Театр был набит битком — родители с детьми, бабушки, тетки и дядья. Публика бурлила в предвкушении, умытые круглые лица, опрятные люди, в желудках переваривается воскресный «coq au vin»[ 63 ]: мелкая буржуазия Франции на экскурсии в мир театра. Поднялся занавес, открыв жуткие декорации времен Грабова[ 64 ]. Роль юной героини исполняла знаменитая сосьетерка, перевалившая пенсионный возраст. Играла она с какой-то хрупкой силой, кричаще-желтый парик подчеркивал острый носик на размалеванном старушечьем лице. Декламация то шла шагом, то пускалась галопом, героиня бросалась на половицы возле освещенной на полную мощь рампы.

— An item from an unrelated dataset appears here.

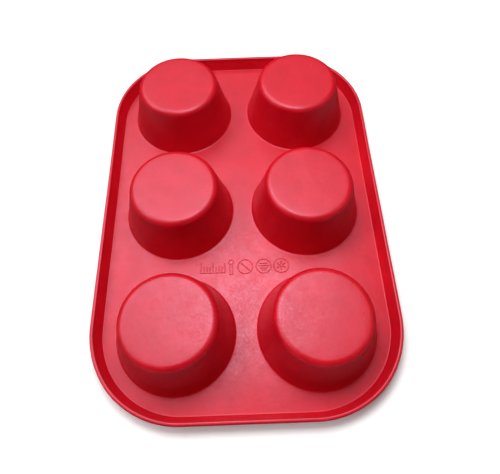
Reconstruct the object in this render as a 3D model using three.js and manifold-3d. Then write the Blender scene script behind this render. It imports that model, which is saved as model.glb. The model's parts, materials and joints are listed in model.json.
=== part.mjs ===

Оркестр из 35 человек играл, не особенно напрягаясь, чувствительную музыку, пропуская повторы, оркестранты входили и выходили, непринужденно переговаривались, гобоист пил вино. Героиня, издав душераздирающий крик, еще раз грохнулась на пол.
И тут в темном зале послышался странный звук. Я оглянулся и, к своему изумлению, обнаружил, что все плачут — некоторые потихоньку, закрываясь носовыми платками, другие открыто, с наслаждением. Мсье Лебрэн, сидевший рядом со мной господин с гладко зачесанными на пробор волосами и ухоженными усами, трясся точно в лихорадке, из черных круглых глаз катились на розовые выбритые щеки прозрачные слезы, пухлые ручонки беспомощно елозили по безукоризненно отглаженным брюкам.
Упал занавес, и разразилась буря аплодисментов. На авансцену вышла пожилая девушка в съехавшем набок парике и, приложив узкую руку к костистой груди, замерла, рассматривая публику темными, бездонными глазами — она все еще пребывала в трансе. Но вот она наконец очнулась, выведенная из транса восторженными криками верных поклонников — тех, кто прожил целую жизнь вместе с Арлезианкой, тех, кто каждое божье воскресенье совершал паломничество в театр, сперва держась за бабушкину руку, а теперь с собственными внуками. То, что мадам Герлэн год за годом на той же самой сцене в определенное время бросалась на пол рядом с рампой, горько жалуясь на жестокость жизни, давало им ощущение устойчивости бытия.